Warm a mixing bowl until it feels warm but not hot to the touch, add the chopped chocolate and set the bowl aside.
Gently heat the whipping cream until just below boiling point at which point you immediately drizzle 25% of the heated cream into the middle of the chopped chocolate.
Stir the cream and chocolate in one direction, keeping the spoon at the centre of the mixture, until the chocolate pieces have melted and the mixture is smooth and well combined.
The whole process may seem laborious and unnecessary but it isn’t really because it’s a vital part of the process of making truffles.
Drizzle in the rest of the cream, a little at a time, stirring the mixture in the same direction, then gradually working the spoon to the edges of the mixture until it is well combined and silky.

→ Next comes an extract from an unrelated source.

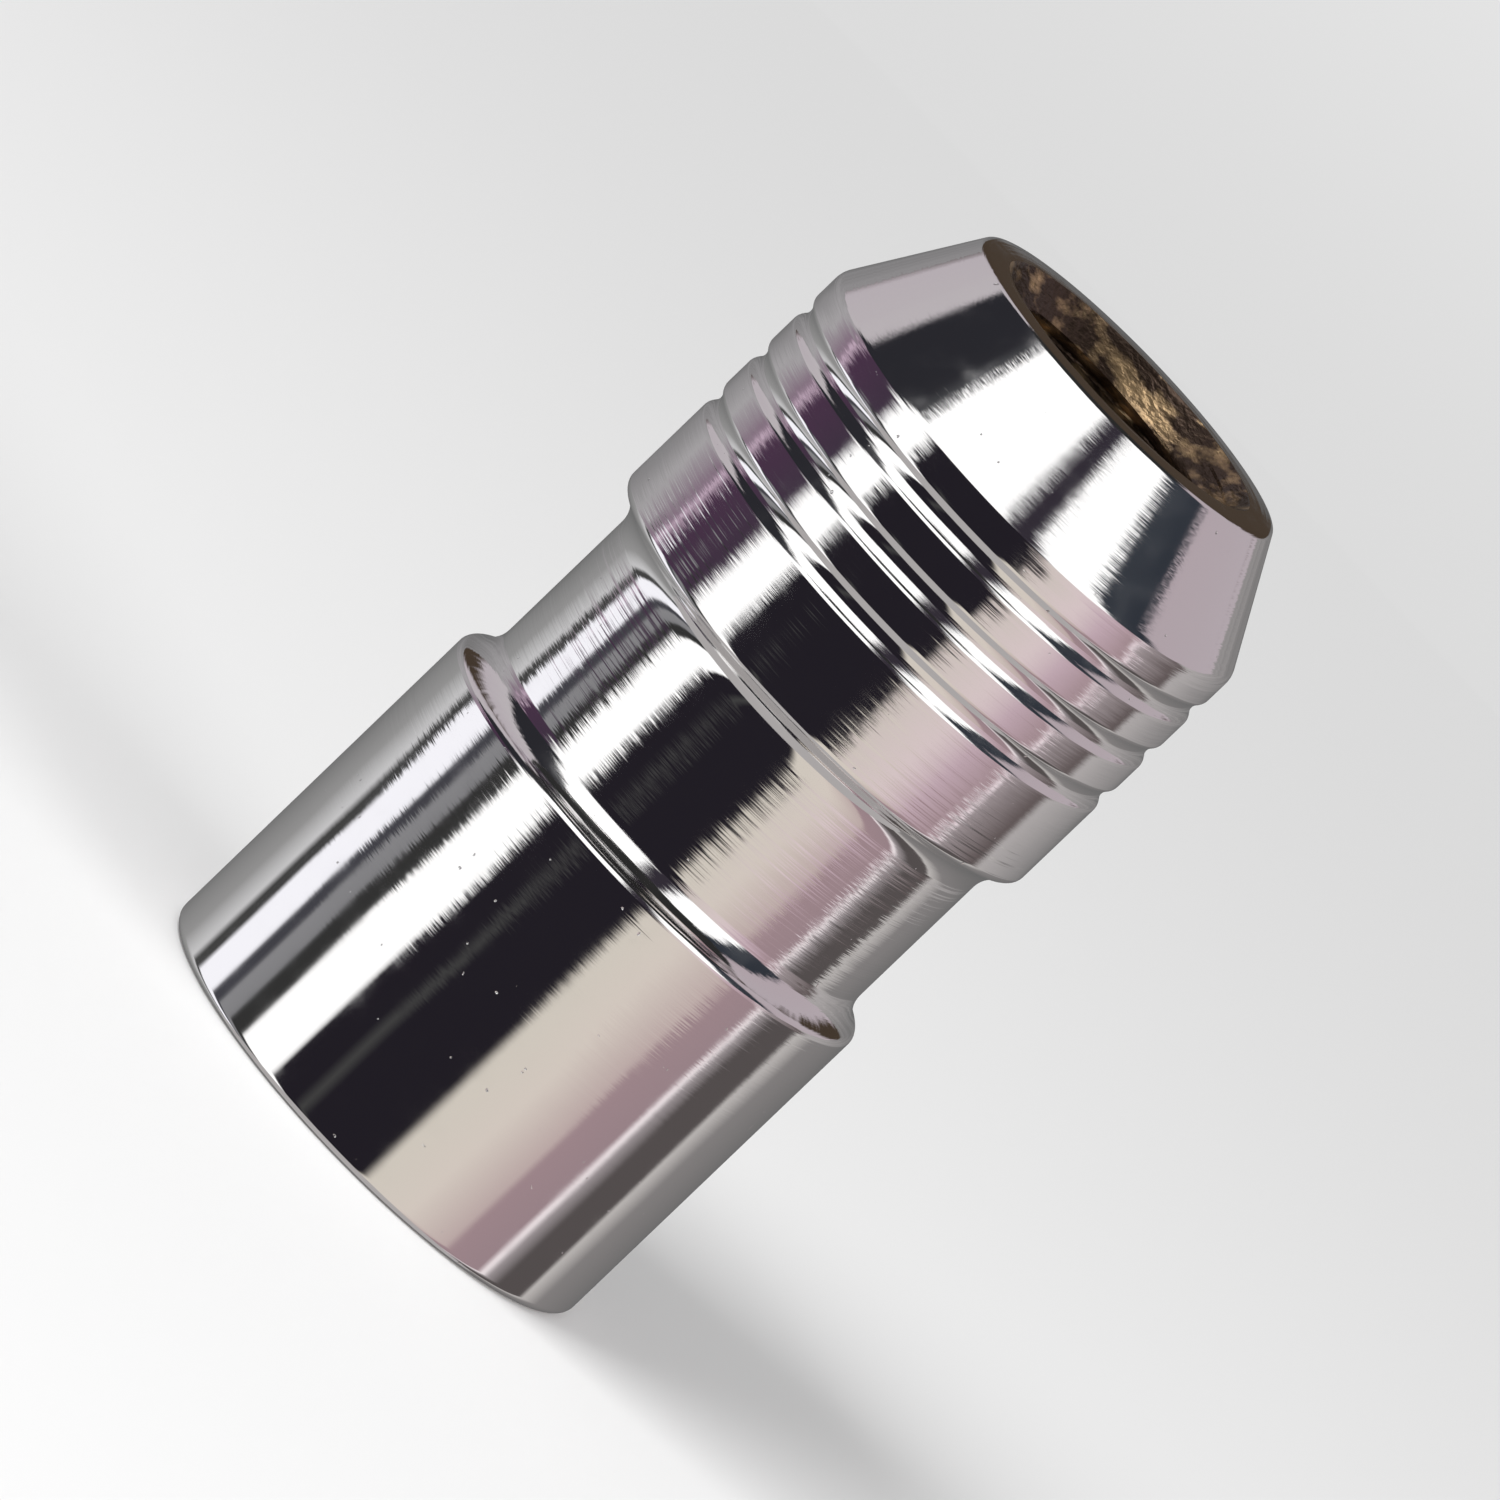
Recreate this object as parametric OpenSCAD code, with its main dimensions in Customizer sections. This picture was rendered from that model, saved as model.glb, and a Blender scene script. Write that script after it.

Set aside until the temperature is about 37 C and start adding the butter, a little piece at a time and stir until the mixture has the consistency of mayonnaise – it’s important to note that you may not need all the butter.
Now set the mixture aside in a cool place, preferably overnight so that it can cool to about 15C (you can test it with a cooking thermometer).
When the truffle mixture has cooled sufficiently, use a teaspoon to scoop up portions of the truffle mixture and, using cool hands, shape each portion into a small ball – you should be able to make about 20 truffles.
Dredge the truffles in cocoa powder until completely covered, then serve.
If you want to preserve the truffles for longer than a day or two, dip the truffles into the melted chocolate and set aside to cool before dredging them in the cocoa powder.